«Saranno dieci anni che non prendo l’influenza!», si vanta qualcuno. Forse dieci no, ma almeno cinque anni tra un contagio e l’altro potrebbero davvero essere trascorsi. E’ la tesi di una ricerca dell’Imperial College di Londra, pubblicata in questi giorni sulla rivista PLOS One e che fa chiarezza sulla reale vulnerabilità al virus dell’influenza della popolazione adulta.
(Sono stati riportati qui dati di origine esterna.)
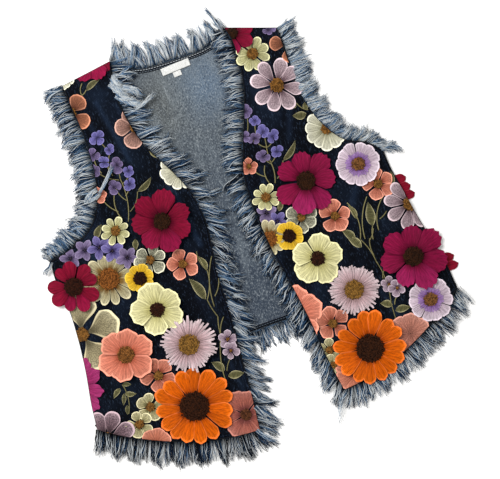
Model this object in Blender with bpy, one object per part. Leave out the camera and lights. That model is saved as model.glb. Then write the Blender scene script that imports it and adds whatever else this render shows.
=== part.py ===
"""Sleeveless denim waistcoat, laid flat on its back with both fronts open.

Every length below is in millimetres, and `lay_out` turns it into Blender's metres. +X runs to
the right as seen from above, +Y towards the neck, and +Z up from the surface that the back
lies on. Left and right are those of a viewer who looks down on it. The origin is on the
centre-back line, on the underside, level with the bottom of the armholes.
"""

import math
from collections import namedtuple

import bmesh
import bpy
import numpy as np
from mathutils import Vector
from mathutils.bvhtree import BVHTree

MILLIMETRE = 0.001
SHARP_ANGLE = math.radians(40)
CLOTH = 1.5
SEAM_GAP = 0.3

# Plan of the panels. Each row is one section across both fronts, from the shoulder seam down
# to the hem: where it starts at the front edge and where it ends at the armhole or side seam.
Section = namedtuple("Section", "name left_front left_side right_front right_side")
SECTIONS = (
    Section("shoulder seam", (-81, 262), (-151, 252), (80, 253), (145, 230)),
    Section("strap top", (-87, 236), (-149, 222), (84, 230), (145, 205)),
    Section("strap middle", (-88, 208), (-147, 192), (83, 203), (145, 175)),
    Section("strap foot", (-85, 180), (-147, 160), (79, 175), (145, 146)),
    Section("chest", (-77, 147), (-150, 125), (71, 148), (149, 120)),
    Section("armhole front", (-62, 115), (-161, 86), (60, 119), (161, 86)),
    Section("armhole low", (-45, 82), (-182, 58), (47, 86), (181, 58)),
    Section("armhole foot", (-34, 48), (-212, 42), (38, 55), (206, 45)),
    Section("armpit", (-31, 12), (-245, 35), (36, 22), (225, 27)),
    Section("neck point", (-35, -20), (-247, 5), (37, -10), (227, 0)),
    Section("waist", (-40, -61), (-243, -36), (41, -52), (233, -36)),
    Section("below waist", (-41, -108), (-245, -80), (50, -105), (241, -82)),
    Section("hip", (-46, -159), (-250, -122), (57, -155), (249, -120)),
    Section("above hem", (-50, -215), (-257, -162), (62, -210), (255, -152)),
    Section("hem", (-56, -271), (-261, -197), (69, -258), (257, -179)),
)
ARMPIT = 8
FRONT_STEPS = 3
BACK_STEPS = 2
COLUMN_SHARES = (0, 0.07, 0.18, 0.30, 0.42, 0.54, 0.66, 0.77, 0.87, 0.95, 1)
FRONT_HEM_BOW = 18

# Back neck and back hem.
NECK_MIDDLE = 236
NECK_TILT = -0.03
NECK_SQUARENESS = 4
NECK_COLUMNS = 12
SHOULDER_COLUMNS = 3
BACK_HEM_MIDDLE = -143.5
BACK_HEM_SQUARENESS = 2.6
NECK_FADE_ROWS = 12

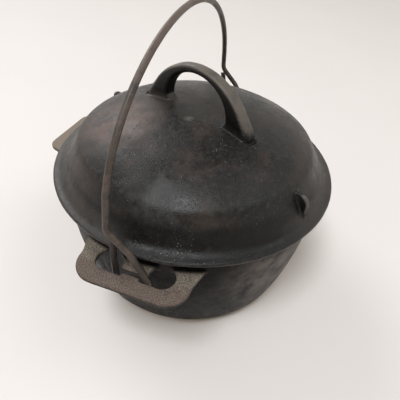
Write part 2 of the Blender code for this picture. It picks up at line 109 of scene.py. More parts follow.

Un dato utile, specificano i ricercatori inglesi, per prevedere con maggiore accuratezza le epidemie stagionali e il loro andamento anno dopo anno.
A differenza di bambini e adolescenti messi a letto dall’influenza almeno una volta l’anno, per un adulto sano in assenza di patologie acute o croniche il virus influenzale non sarebbe così minaccioso e arriverebbe a colpire in media solo un paio di volte nell’arco di un decennio. Per giungere a questa conclusione, il team inglese ha ricercato anticorpi specifici contro nove ceppi di virus influenzale in campioni di sangue raccolti tra il 1968 e il 2009 da volontari nella Cina meridionale. «Esiste un dibattito acceso riguardo alla frequenza con cui le persone si ammalano di influenza, in confronto a manifestazioni simil-influenzali indotti da altre cause», chiarisce il ricercatore Adam Kucharski che ha collaborato alle indagini. «Abbiamo dimostrato come l’immunità di un individuo si costruisce in una vita di esposizioni alle infezioni influenzali». Una volta entrato in contatto con il virus influenzale il sistema immunitario reagisce producendo anticorpi specifici, per contrastare l’infezione acuta, e che rimangono in tracce nel sangue: si crea così una sorta di memoria immunitaria che consente all’organismo di riconoscere il virus quando lo incontrerà di nuovo.
Stando a questi risultati, quindi, a mettere più spesso ko la popolazione adulta sarebbero invece altri virus, come rinovirus o coronavirus, responsabili del comune raffreddore, tosse, mal di testa e febbre. Sintomi spesso confusi con l’influenza.